### [EXERCISE BRIEF]
Using the material below, print the line that contains "front_cover();", the line that contains "depsgraph = bpy.context.evaluated_depsgraph_get()", and every line in between, exactly and nothing else.
>> Begin
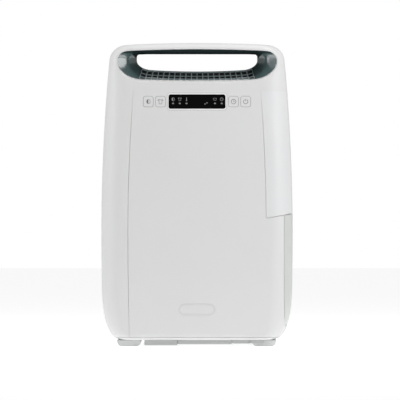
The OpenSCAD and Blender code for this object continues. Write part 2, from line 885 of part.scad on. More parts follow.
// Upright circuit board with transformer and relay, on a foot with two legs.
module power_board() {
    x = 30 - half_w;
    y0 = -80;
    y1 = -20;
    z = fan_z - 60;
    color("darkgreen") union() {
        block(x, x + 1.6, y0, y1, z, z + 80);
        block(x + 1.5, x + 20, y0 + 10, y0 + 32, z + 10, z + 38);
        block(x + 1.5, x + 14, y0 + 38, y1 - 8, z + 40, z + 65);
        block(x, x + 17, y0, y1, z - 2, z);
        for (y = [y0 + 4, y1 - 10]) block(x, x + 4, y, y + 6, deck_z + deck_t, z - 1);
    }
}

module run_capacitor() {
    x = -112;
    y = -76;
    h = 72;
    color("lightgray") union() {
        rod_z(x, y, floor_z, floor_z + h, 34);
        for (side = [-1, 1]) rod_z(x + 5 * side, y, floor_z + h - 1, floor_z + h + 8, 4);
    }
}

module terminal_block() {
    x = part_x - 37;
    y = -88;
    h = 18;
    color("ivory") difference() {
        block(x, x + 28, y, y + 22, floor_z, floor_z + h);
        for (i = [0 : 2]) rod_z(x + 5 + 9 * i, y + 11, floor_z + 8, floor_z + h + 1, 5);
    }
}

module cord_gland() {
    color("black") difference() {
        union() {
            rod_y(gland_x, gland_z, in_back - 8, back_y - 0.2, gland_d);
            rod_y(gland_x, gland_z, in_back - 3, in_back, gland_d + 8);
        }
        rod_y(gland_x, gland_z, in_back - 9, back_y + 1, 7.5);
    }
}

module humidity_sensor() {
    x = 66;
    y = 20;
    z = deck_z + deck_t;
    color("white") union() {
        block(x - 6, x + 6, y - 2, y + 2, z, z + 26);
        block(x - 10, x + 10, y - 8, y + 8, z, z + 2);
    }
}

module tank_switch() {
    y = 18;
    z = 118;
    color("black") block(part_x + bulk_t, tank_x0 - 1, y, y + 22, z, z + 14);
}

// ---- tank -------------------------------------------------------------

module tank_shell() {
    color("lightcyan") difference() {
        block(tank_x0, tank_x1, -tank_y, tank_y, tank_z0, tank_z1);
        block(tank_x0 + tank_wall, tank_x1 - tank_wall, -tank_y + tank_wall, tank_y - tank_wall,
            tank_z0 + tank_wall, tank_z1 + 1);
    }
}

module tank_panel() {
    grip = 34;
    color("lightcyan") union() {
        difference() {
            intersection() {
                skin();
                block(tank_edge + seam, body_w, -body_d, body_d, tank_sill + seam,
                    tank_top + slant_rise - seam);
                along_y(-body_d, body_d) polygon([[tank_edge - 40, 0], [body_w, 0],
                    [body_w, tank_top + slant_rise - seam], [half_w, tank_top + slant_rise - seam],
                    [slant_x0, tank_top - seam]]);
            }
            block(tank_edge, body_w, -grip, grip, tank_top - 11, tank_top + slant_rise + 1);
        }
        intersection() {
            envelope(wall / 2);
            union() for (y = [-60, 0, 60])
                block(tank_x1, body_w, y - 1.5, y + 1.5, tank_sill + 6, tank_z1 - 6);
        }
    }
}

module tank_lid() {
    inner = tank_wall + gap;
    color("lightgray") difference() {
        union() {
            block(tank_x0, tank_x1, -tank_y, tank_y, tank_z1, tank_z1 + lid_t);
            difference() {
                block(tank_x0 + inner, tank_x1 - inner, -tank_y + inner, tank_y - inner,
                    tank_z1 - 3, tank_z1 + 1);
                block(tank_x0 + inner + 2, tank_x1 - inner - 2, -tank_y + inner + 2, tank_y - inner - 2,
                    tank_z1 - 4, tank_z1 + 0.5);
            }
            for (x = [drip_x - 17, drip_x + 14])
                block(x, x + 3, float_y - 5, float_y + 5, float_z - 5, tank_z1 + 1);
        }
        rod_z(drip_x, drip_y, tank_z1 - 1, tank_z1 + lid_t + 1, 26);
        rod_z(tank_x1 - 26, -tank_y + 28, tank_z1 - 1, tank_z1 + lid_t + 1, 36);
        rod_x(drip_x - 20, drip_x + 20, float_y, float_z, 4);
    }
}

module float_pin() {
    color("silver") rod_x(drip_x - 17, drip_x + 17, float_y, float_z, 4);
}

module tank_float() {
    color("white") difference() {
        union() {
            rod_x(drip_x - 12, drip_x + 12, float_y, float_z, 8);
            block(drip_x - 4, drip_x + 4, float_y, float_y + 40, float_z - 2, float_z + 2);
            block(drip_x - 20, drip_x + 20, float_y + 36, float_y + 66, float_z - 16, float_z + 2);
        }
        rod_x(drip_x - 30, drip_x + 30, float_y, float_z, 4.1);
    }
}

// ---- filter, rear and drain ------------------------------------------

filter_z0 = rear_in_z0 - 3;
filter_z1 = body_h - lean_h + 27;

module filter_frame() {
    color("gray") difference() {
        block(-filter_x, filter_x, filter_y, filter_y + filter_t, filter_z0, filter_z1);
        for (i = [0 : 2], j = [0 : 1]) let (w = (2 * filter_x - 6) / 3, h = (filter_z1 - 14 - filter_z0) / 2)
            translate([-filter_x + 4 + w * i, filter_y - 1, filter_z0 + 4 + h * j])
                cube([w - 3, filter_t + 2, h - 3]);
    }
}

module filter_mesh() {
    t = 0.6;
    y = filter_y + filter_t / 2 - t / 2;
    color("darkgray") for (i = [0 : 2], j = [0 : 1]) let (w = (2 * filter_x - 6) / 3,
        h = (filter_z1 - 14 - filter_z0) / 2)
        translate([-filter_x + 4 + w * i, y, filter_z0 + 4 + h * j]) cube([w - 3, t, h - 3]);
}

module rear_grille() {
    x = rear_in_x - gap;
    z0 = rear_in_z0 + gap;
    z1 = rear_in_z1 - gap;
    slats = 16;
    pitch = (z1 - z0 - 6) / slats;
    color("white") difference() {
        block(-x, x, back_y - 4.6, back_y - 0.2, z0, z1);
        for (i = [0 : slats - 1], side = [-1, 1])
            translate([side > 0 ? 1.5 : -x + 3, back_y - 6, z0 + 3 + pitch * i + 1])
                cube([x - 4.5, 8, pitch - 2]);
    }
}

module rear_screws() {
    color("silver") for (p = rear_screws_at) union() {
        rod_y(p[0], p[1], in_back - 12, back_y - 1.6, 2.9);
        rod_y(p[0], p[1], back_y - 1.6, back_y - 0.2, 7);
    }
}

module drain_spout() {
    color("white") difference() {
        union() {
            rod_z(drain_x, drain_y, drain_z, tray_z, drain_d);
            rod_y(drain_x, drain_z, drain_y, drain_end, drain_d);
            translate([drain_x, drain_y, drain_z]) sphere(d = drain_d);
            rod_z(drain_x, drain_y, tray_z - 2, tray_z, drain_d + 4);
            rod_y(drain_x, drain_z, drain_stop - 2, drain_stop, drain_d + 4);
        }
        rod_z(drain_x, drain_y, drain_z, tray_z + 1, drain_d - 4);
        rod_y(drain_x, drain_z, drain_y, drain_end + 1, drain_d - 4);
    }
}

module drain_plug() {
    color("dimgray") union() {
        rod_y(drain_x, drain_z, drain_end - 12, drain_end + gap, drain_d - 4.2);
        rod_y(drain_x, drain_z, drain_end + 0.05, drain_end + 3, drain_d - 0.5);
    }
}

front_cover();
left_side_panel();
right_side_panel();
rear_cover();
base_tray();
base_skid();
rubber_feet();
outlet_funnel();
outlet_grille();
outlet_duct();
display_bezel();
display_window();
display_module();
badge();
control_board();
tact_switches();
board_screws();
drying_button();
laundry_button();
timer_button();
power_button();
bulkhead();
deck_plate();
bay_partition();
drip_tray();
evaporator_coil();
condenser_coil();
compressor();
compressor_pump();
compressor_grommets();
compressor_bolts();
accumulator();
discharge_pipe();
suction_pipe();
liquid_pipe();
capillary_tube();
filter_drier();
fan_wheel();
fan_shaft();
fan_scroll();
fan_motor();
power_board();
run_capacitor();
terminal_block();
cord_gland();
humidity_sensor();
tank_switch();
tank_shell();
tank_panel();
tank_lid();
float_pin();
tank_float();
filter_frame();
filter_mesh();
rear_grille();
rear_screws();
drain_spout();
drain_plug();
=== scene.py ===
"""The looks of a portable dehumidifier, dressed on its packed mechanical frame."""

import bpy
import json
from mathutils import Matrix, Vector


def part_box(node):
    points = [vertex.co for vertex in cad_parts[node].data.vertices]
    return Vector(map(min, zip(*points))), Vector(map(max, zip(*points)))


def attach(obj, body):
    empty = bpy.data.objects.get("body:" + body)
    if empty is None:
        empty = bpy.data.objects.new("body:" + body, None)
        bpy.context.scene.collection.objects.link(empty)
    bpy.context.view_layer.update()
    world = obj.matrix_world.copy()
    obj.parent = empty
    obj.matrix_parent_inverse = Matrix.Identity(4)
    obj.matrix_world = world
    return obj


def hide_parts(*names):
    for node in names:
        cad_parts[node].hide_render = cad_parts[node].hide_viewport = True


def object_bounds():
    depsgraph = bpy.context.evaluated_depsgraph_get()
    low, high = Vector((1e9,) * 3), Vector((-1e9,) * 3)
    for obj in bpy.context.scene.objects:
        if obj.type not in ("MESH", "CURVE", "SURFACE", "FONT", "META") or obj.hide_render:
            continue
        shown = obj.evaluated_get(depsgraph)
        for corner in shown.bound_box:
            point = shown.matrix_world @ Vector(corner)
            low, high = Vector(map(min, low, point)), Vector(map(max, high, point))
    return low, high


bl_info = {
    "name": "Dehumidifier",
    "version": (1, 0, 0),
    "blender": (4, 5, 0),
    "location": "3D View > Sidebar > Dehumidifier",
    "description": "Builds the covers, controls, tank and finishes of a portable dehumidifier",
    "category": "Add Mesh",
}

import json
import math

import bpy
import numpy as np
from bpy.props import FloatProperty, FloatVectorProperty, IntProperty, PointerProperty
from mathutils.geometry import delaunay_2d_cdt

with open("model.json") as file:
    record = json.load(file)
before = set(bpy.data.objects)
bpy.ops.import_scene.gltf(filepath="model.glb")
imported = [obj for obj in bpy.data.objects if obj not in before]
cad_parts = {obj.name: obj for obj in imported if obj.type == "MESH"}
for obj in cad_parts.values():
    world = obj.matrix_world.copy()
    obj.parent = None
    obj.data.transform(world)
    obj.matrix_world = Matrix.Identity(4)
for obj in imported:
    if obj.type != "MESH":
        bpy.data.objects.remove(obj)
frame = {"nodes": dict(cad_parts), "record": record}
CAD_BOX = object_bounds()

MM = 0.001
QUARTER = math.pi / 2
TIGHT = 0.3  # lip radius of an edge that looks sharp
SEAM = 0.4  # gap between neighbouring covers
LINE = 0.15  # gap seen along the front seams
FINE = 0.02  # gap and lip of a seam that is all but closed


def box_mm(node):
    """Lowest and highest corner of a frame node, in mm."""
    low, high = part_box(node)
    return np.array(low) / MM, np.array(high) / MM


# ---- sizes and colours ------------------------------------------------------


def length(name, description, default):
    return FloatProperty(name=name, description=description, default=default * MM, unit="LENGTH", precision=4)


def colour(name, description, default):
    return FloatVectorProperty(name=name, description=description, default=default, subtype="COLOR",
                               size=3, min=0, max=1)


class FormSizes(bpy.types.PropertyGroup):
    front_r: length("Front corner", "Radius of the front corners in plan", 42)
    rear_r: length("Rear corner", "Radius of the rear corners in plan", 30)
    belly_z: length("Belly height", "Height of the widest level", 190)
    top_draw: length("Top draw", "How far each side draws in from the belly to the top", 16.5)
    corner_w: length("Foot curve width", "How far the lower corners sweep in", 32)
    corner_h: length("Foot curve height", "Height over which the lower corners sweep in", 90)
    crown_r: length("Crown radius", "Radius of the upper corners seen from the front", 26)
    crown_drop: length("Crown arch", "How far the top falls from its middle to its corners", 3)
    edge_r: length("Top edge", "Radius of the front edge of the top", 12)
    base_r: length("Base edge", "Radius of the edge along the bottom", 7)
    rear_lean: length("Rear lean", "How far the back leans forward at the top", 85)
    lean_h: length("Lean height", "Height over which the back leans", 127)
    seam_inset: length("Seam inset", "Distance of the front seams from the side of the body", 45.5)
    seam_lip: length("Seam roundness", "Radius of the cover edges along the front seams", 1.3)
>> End
### [REPLY]
front_cover();
left_side_panel();
right_side_panel();
rear_cover();
base_tray();
base_skid();
rubber_feet();
outlet_funnel();
outlet_grille();
outlet_duct();
display_bezel();
display_window();
display_module();
badge();
control_board();
tact_switches();
board_screws();
drying_button();
laundry_button();
timer_button();
power_button();
bulkhead();
deck_plate();
bay_partition();
drip_tray();
evaporator_coil();
condenser_coil();
compressor();
compressor_pump();
compressor_grommets();
compressor_bolts();
accumulator();
discharge_pipe();
suction_pipe();
liquid_pipe();
capillary_tube();
filter_drier();
fan_wheel();
fan_shaft();
fan_scroll();
fan_motor();
power_board();
run_capacitor();
terminal_block();
cord_gland();
humidity_sensor();
tank_switch();
tank_shell();
tank_panel();
tank_lid();
float_pin();
tank_float();
filter_frame();
filter_mesh();
rear_grille();
rear_screws();
drain_spout();
drain_plug();
=== scene.py ===
"""The looks of a portable dehumidifier, dressed on its packed mechanical frame."""

import bpy
import json
from mathutils import Matrix, Vector


def part_box(node):
    points = [vertex.co for vertex in cad_parts[node].data.vertices]
    return Vector(map(min, zip(*points))), Vector(map(max, zip(*points)))


def attach(obj, body):
    empty = bpy.data.objects.get("body:" + body)
    if empty is None:
        empty = bpy.data.objects.new("body:" + body, None)
        bpy.context.scene.collection.objects.link(empty)
    bpy.context.view_layer.update()
    world = obj.matrix_world.copy()
    obj.parent = empty
    obj.matrix_parent_inverse = Matrix.Identity(4)
    obj.matrix_world = world
    return obj


def hide_parts(*names):
    for node in names:
        cad_parts[node].hide_render = cad_parts[node].hide_viewport = True


def object_bounds():
    depsgraph = bpy.context.evaluated_depsgraph_get()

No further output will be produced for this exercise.